Genauso wie angehende Pianisten zu Beginn auf die Tasten starren, versuchen Anfänger auf der Geige, Abläufe zu Beginn möglichst auswendig zu lernen, um geistige Kapazitäten für die - zugegebenermaßen komplexen – Spielbewegungen aufzusparen. Dies ist verständlich, steht dem Notenlernen aber im Weg. Besser ist es, sich beim Erlernen der ersten Stücke von Anfang an konsequent auf die Noten zu konzentrieren, um möglichst rasch einen Automatismus beim Lesen und Greifen zu erreichen.

Fingersätze sparsam einsetzen

Es ist eine übliche und etablierte Hilfestellung, sich in den ersten Geigenstunden über jede Note den Finger und – an den entsprechenden Stellen – die Saitenwechsel zu notieren. Diese Fingersätze möglichst bald zu reduzieren, ist eine sinnvolle Maßnahme, um das Notenlesen zu verbessern.
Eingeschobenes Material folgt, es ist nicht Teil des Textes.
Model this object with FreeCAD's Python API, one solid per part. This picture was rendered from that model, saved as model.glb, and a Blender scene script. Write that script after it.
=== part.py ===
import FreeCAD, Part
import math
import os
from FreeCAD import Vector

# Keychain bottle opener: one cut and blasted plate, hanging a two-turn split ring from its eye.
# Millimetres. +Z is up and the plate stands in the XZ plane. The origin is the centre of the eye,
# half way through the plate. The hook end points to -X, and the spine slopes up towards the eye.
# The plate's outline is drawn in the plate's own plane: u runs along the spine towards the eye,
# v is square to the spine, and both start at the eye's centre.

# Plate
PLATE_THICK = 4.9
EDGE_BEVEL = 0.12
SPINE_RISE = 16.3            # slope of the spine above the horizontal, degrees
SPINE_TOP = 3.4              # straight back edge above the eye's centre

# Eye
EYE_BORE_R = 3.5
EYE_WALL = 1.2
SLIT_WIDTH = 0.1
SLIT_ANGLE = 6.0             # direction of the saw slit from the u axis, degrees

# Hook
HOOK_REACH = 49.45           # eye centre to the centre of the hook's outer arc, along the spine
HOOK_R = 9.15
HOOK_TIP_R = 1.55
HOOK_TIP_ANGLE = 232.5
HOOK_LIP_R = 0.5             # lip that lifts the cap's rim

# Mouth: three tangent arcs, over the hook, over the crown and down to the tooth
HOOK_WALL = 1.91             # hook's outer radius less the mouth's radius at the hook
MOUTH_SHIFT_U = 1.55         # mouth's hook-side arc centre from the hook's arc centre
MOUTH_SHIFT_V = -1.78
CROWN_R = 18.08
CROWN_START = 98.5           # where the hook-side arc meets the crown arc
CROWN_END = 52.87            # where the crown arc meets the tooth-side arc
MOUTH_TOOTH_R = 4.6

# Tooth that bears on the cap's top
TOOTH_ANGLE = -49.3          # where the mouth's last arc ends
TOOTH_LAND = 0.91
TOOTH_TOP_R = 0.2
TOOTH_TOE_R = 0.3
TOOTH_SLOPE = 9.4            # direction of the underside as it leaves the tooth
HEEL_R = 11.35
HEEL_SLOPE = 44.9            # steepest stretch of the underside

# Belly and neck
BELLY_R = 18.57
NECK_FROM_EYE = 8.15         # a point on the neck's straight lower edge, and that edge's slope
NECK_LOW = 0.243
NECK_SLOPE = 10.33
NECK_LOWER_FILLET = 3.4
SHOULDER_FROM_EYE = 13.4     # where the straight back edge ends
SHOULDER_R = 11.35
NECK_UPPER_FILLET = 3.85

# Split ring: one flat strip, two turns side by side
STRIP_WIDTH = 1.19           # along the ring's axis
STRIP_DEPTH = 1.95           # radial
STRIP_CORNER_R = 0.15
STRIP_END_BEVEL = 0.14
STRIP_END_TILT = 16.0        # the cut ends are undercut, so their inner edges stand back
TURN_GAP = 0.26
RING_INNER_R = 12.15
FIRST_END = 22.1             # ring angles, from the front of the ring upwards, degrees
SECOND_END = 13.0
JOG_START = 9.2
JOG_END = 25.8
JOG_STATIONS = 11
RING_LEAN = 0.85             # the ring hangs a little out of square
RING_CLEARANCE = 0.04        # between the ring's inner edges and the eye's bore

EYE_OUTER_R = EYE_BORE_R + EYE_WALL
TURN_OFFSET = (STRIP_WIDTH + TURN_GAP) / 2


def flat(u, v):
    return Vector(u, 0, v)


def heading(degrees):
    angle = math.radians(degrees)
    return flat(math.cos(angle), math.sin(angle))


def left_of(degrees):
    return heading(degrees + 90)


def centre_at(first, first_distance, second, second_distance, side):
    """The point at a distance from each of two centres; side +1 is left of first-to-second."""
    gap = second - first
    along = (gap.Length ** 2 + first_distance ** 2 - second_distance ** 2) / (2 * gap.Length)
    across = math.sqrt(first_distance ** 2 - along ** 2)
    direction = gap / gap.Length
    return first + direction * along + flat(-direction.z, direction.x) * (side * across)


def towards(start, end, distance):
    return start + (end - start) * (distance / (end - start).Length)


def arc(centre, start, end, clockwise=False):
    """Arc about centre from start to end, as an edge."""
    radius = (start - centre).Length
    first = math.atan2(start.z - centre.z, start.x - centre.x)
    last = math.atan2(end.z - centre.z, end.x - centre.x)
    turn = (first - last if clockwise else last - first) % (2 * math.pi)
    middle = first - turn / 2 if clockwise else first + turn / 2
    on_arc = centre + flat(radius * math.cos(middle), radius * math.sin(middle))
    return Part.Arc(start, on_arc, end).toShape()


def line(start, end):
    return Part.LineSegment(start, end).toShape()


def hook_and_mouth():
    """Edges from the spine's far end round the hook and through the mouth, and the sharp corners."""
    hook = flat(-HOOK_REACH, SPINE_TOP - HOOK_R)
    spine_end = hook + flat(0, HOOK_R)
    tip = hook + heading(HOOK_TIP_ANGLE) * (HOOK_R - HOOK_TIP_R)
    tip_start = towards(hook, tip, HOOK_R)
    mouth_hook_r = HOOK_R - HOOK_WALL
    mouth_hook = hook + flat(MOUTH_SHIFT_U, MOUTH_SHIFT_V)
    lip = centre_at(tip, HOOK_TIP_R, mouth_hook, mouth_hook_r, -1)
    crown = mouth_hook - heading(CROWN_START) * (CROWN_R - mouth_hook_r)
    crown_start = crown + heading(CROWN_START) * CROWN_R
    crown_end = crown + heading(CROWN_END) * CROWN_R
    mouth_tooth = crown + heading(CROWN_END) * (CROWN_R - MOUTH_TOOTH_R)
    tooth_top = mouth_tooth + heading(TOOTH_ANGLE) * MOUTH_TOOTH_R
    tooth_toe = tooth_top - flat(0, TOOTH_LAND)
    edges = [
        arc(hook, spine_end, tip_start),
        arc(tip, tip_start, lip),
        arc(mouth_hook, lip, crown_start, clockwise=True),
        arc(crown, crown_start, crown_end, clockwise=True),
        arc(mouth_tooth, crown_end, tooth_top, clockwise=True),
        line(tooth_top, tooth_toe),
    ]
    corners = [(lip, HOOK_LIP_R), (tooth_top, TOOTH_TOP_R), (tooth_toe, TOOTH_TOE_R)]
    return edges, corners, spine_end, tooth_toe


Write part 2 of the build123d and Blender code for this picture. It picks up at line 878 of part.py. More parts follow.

Gezielte Leseübungen: Pizzicato

Eine mit meinen Schülern seit Jahren erfolgreich praktizierte Maßnahme: Immer wieder einzelne Stücke „auflegen“ und zupfen (der Bogen bräuchte hierbei viel zu viel Aufmerksamkeit, daher wird er weggelassen). Der Fokus gilt – je nach Niveau – dem korrekten Ablauf der Tonhöhen oder Tonhöhen plus Rhythmus. Alle anderen Aspekte sind hierbei nebensächlich. Diese Übung ist besonders effizient, wenn die Schwierigkeit der Stücke so gewählt wird, dass die Melodie bzw. der Notenabschnitt nach ein bis zwei Wiederholungen möglichst fehlerfrei bewältigt werden kann. Viele Wiederholungen, um Abläufe zu bewältigen oder gar einzuüben wären für diese spezielle Leseübung kontraproduktiv.